SängerInnen und Chor bringen in beiden Stücken das Geschehen musikalisch präzise und in der Darstellung plastisch auf die Bühne. Mir bleibt vor allem der Männerchor im zweiten Stück in Erinnerung, der Bedrohung und Gewalt gegenüber Frauen in Gesang und Darstellung fast angsteinflößend deutlich machte. Stellvertretend für alle hervorragenden Sängerinnen und Sänger seien genannt: Angela Davis als Suor Angelica und die drei Marys im Woolf-Stück: Dorothea Brandt, die die schwerste und umfangreiches Rolle zu bewältigen hatte, Maria Markins und Evelyn Krahe, die auch schon die kalte, adelige Tante bei Puccini verkörpert hatte.
Joseph Trafton hatte schon in den Proben hervorragend Arbeit geleistet, die Spezifika beider Tonsprachen differenziert zum Klingen gebracht. Das Orchester folgte ihm in beiden Stücken sehr genau, und das Zusammenspiel zwischen Bühne und Orchester war ohne Fehl und Tadel. In Erinnerung im ersten Stück bleibt die wunderbar sanft gespielte Einleitung in zartem Piano. Bemerkenswert aber auch, dass Trafton im weiteren Verlauf der „Suor Angelica“ die dramatischen und dissonanten Passagen besonders herausstellte.

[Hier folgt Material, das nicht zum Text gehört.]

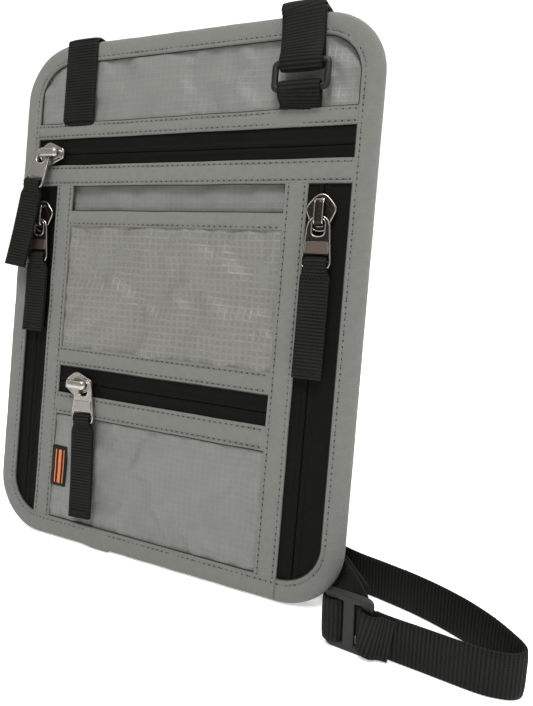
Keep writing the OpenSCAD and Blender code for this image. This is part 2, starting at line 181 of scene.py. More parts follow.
def tape_cloth(name, colour, roughness, rib, depth, sheen=0.0, low=0.82, high=1.15, cloud_mm=14.0,
               rib_shade_share=0.5, specular=0.15):
    """Close ribbed tape: ribs across it, and finer warp threads along it, with painted shade in the
    grooves and painted highlight on the crests.
    """
    s = Shader(name, colour, roughness, sheen=sheen, specular=specular)
    across, along = s.cloth_uv()
    ribs = s.wave(along, rib)
    warp = s.wave(across, rib * 0.8)
    fuzz = s.mottle(1.1, 4.0)
    cloud = s.mottle(cloud_mm)
    # The ribs and warp threads also set the colour: painted shade in the grooves and painted highlight
    # on the crests, mixed with a random mottle of the tape's own tone.
    both = s.maths("MULTIPLY", ribs, s.maths("ADD", s.maths("MULTIPLY", warp, 0.5), 0.5))
    rib_shade_and_mottle = s.maths("ADD", s.maths("MULTIPLY", both, rib_shade_share), s.maths("MULTIPLY", cloud, 0.6))
    s.tint(rib_shade_and_mottle, low, high)
    s.rough(fuzz, roughness - 0.08, roughness + 0.1)
    s.relief((both, depth), (fuzz, depth * 0.6))
    return s.material


def metal(name, colour, roughness, wear, spots=0.0):
    """Plated metal with fine handling marks, and dark speckles where spots is set."""
    s = Shader(name, colour, roughness, metallic=1.0)
    marks = s.mottle(2.2, 6.0)
    s.rough(marks, roughness - 0.06, roughness + wear)
    if spots:
        speckle = s.maths("POWER", s.mottle(0.5, 2.0), 2.0)
        s.tint(speckle, 1 - spots, 1 + 2.2 * spots)
        s.relief((speckle, 0.05), (marks, 0.02))
    else:
        s.tint(marks, 0.92, 1.05)
        s.relief((marks, 0.015))
    return s.material


def moulded(name, colour, roughness, specular=0.5):
    s = Shader(name, colour, roughness, specular=specular)
    grain = s.mottle(0.6, 3.0)
    s.tint(s.mottle(12.0), 0.85, 1.2)
    s.rough(grain, roughness - 0.05, roughness + 0.1)
    s.relief((grain, 0.02))
    return s.material


PANEL = ripstop("ripstop_grey", (0.152, 0.155, 0.144), 0.48, 2.2, 0.22, 0.03, depth=0.06)
SATIN = ripstop("ripstop_satin", (0.145, 0.143, 0.133), 0.36, 2.4, 0.85, 0.02)
BINDING = tape_cloth("binding_grey", (0.148, 0.151, 0.139), 0.8, 0.62, 0.07, sheen=0.03, cloud_mm=2.2)
LINING = ripstop("lining_silver", (0.5, 0.5, 0.5), 0.42, 2.4, 0.3, 0.0)
THREAD = tape_cloth("thread_grey", (0.15, 0.153, 0.141), 0.6, 0.5, 0.03)
# A near-black stand-in for the shade in needle holes and in the gaps beside tape edges: painted shade.
HOLE_AND_GAP_SHADE = tape_cloth("hole_and_gap_shade", (0.028, 0.028, 0.026), 0.9, 0.5, 0.02)
ZIP_TAPE = tape_cloth("zip_tape_black", (0.0045, 0.0045, 0.004), 0.66, 0.7, 0.06, specular=0.06)
COIL = moulded("zip_coil_black", (0.02, 0.02, 0.02), 0.4)
# The webbing's colour runs from far darker in its rib grooves to lighter on the crests: strong painted
# shade and highlight.
WEBBING = tape_cloth("webbing_black", (0.0065, 0.0068, 0.0058), 0.68, RIB, 0.1, low=0.1, high=2.3,
                     rib_shade_share=1.0, specular=0.06)
BLACK_THREAD = tape_cloth("thread_black", (0.01, 0.01, 0.01), 0.5, 0.4, 0.03)
NICKEL = metal("nickel", (0.42, 0.4, 0.37), 0.26, 0.12)
SATIN_NICKEL = metal("nickel_satin", (0.34, 0.315, 0.285), 0.42, 0.1)
GUNMETAL = metal("gunmetal", (0.035, 0.029, 0.024), 0.4, 0.12, spots=0.6)
# A bright copy of the gunmetal for the raised edges of the gunmetal sliders and pulls: painted
# highlight.
GUN_HIGHLIGHT = metal("gunmetal_painted_highlight", (0.42, 0.39, 0.36), 0.24, 0.1)
GUN_PLATE = metal("gunmetal_satin", (0.15, 0.118, 0.1), 0.46, 0.08)
LABEL = tape_cloth("label_black", (0.006, 0.0056, 0.0052), 0.5, 0.5, 0.04)
ORANGE = tape_cloth("label_orange", (0.55, 0.16, 0.05), 0.55, 0.5, 0.04)
PLASTIC = moulded("plastic_black", (0.006, 0.006, 0.0056), 0.5, specular=0.3)

SLOT_MATERIALS = {
    "ripstop_grey": PANEL, "binding_grey": BINDING, "lining_silver": LINING,
    "zip_tape_black": ZIP_TAPE, "zip_coil_black": COIL, "webbing_black": WEBBING,
    "nickel": NICKEL, "gunmetal": GUNMETAL, "label_black": LABEL, "plastic_black": PLASTIC,
}


# ------------------------ camera, light and floor
def aim(location, pitch, yaw):
    """Camera matrix at a place in mm, looking down by pitch and turned from +Y by yaw."""
    turn = Matrix.Rotation(-yaw, 4, "Z") @ Matrix.Rotation(math.pi / 2 - pitch, 4, "X")
    return Matrix.Translation(Vector(location) * MM) @ turn


camera_data = bpy.data.cameras.new("camera")
camera_data.sensor_width = 36.0
camera_data.lens = 28.04
camera_data.shift_y = -0.0451
camera_data.clip_start = 0.01
camera = bpy.data.objects.new("camera", camera_data)
camera.matrix_world = aim((113.12, -175.12, 135.65), math.radians(12.593), math.radians(-22.711))
bpy.context.collection.objects.link(camera)
bpy.context.scene.camera = camera


def area_light(name, at, target, size, power, colour=(1, 1, 1)):
    lamp = bpy.data.lights.new(name, "AREA")
    lamp.size, lamp.energy, lamp.color = size, power, colour
    obj = bpy.data.objects.new(name, lamp)
    obj.location = at
    obj.rotation_euler = (Vector(target) - Vector(at)).to_track_quat("-Z", "Y").to_euler()
    bpy.context.collection.objects.link(obj)


area_light("key", (0.12, -0.5, 1.05), (0, 0, 0.1), 0.4, 10.0, (1.0, 0.99, 0.97))
area_light("rim", (0.75, 0.35, 0.6), (0, 0, 0.1), 0.5, 5.0)
area_light("top", (0.0, 0.25, 1.0), (0, 0, 0.1), 0.6, 4.0)

world = bpy.data.worlds.new("studio")
world.use_nodes = True
world.node_tree.nodes["Background"].inputs[0].default_value = (1, 1, 1, 1)
world.node_tree.nodes["Background"].inputs[1].default_value = 0.5
bpy.context.scene.world = world
bpy.context.scene.view_settings.view_transform = "Standard"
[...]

Sehr positiv festzuhalten ist der Umgang des Hageners Theaters mit seinem Publikum. Es gibt da nicht nur die Einführung vor der Vorstellung, sondern auch ausführliche Interviews mit Regieteam und Komponistin in der Theaterzeitung „jedesmalanders“ und viele Informationen und weiterführende Texte im Programmheft. Diesmal war sogar der komplette Text der Tarkiainen-Oper abgedruckt. Das hilft und ist vorbildlich.
Standing Ovations für alle am Schluss, aber vor allem für die Komponistin, die den Beifall nur über das Laptop des Intendanten entgegennehmen konnte.